─── DATA ───
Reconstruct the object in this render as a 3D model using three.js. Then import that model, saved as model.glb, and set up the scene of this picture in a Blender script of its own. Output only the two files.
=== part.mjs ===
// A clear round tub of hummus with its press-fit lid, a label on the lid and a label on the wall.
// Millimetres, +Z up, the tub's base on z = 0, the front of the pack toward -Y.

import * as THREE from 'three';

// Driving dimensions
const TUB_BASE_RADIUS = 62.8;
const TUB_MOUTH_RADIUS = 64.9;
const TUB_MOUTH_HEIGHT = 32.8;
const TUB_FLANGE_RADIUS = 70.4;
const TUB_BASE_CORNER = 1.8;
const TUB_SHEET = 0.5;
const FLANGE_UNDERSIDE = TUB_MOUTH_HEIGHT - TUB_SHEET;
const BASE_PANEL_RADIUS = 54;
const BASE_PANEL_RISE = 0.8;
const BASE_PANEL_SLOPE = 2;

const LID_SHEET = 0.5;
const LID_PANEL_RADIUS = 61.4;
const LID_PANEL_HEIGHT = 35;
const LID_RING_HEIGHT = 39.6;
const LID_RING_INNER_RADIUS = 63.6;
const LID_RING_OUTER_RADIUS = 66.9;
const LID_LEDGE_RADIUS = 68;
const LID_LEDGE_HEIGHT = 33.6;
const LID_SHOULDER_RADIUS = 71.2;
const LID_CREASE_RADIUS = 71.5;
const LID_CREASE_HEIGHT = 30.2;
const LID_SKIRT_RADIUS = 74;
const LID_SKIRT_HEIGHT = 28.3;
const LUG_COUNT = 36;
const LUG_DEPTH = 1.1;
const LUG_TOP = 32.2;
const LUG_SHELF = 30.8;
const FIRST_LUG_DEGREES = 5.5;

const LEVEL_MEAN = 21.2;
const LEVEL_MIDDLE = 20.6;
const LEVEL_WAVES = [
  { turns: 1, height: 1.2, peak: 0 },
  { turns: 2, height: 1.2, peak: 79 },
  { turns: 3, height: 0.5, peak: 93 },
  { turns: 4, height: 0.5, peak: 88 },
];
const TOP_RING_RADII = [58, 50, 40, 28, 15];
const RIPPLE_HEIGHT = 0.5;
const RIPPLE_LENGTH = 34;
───
[INSTRUCTIONS FOR THE TASK]: Exactly repeat the lines above, from the opening line through the one with "import * as THREE from 'three';", and include nothing else.

[SOLUTION FOR THIS PROBLEM]:
Reconstruct the object in this render as a 3D model using three.js. Then import that model, saved as model.glb, and set up the scene of this picture in a Blender script of its own. Output only the two files.
=== part.mjs ===
// A clear round tub of hummus with its press-fit lid, a label on the lid and a label on the wall.
// Millimetres, +Z up, the tub's base on z = 0, the front of the pack toward -Y.

import * as THREE from 'three';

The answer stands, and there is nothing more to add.